Environmental education should emphasize and strengthen axiological sensitivity, contribute to the collective well-being, and concern itself with the survival of mankind. (Helsinki, 1977)2
This global vision, in relation to moral values, peace, justice, and collective well being, inaugurated an extraordinary conceptual discussion that the final Declaration of the Tbilisi Meeting deepened and broadened:
Environmental education is, in fact, education as it should be understood and practiced in our time. In addition to being community oriented, environmental education should involve the individual in an active process intended to solve problems arising from specific realities, encouraging initiative, responsibility and the sense of a better tomorrow. (Tbilisi, 1977)3
This concept of environmental education activated national imaginations and creativity, as each country sought to understand it and apply it to the traditional educational process. Unquestionably, the countries of Latin America and the Caribbean accepted this commitment with great enthusiasm and commendable effort. Ministries of Education introduced changes in school curricula, implemented and assessed pilot projects and proposed a variety of actions. In the end, however, many initiatives were uncompleted for predictable reasons: lack of continuity of governments, different levels of political interest; dispersion of efforts, low priority assigned to educational matters, tendency to separate disciplines, and lack of funding.

By the same token, in response to Tblisi, a number of professional initiatives dealing with specific aspects of sustainability were undertaken in the United States. National and state organizations dealing with environmental education., international education, and education for citizenship were developed and often implemented as discrete responses to particular recommendations. Multidimensional and integral approaches, however, providing environmental education for sustainable development remained uncommon.
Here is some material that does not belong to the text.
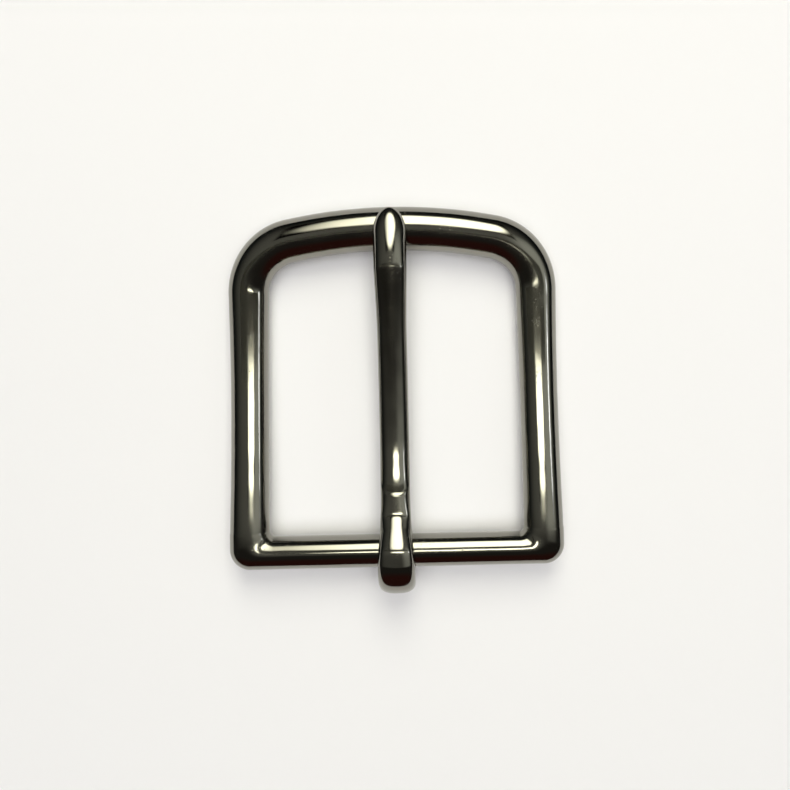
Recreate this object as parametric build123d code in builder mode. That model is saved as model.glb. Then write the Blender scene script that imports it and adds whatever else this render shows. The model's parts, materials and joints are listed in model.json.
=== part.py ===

Moreover, during these years, discussions took place regarding the very essence of environmental education, in which two opposing positions emerged: on the one hand, a conservationist approach developed, oriented toward the study of natural, “ecological” phenomena and, on the other, an approach took shape emphasizing integration and development, in keeping with conclusions reached at Tbilisi.

The governments of North America, with their strong commitment to quantitative economic growth and their desire to avoid redistributive questions, adopted the former orientation. Thus, their policies tended to isolate “environmental” from social issues, and as a result, environmental education in the North became increasingly focused on “nature,” excluding questions of social inequity from its field of study. Rather than effectively addressing spreading ecological disruption, however, this approach obscured the relationship between the social and natural worlds and delivered the issue of ecological disturbance to technical experts. In the North, then, ecological disorder became a strictly technical rather than a broad-based political problem.

A series of difficulties emerged from discussions concerning these different orientations, which hindered implementation of purposeful environmental education in the Americas. Nevertheless, the Tbilisi initiative continued to gain support and what is known today as “Latin American environmental thought” began to spread throughout the region. The growing importance of environmental thought was due partly to the Centro Internacional de Formación en Ciencias Ambientales (CIFCA – Environmental Sciences International Training Center), established by UNEP and the Government of Spain to encourage environmental training in Spanish-speaking countries.

The 1970s therefore developed the outlines for an integrated approach to environmental education in Latin America and the Caribbean. Although these initiatives were not officially adopted in North America, they provided a basis for thought and action, and still serve as a guide, as demonstrated at the Ibero-American Education Congresses held in Mexico in 1992 and 1996.

Commitment
  • To re-analyze, interpret and adapt the basic principles agreed upon at the Intergovernmental Meeting on Environmental Education, held in Tbilisi, in 1977, together with regional versions of these agreements, with a view to implementation.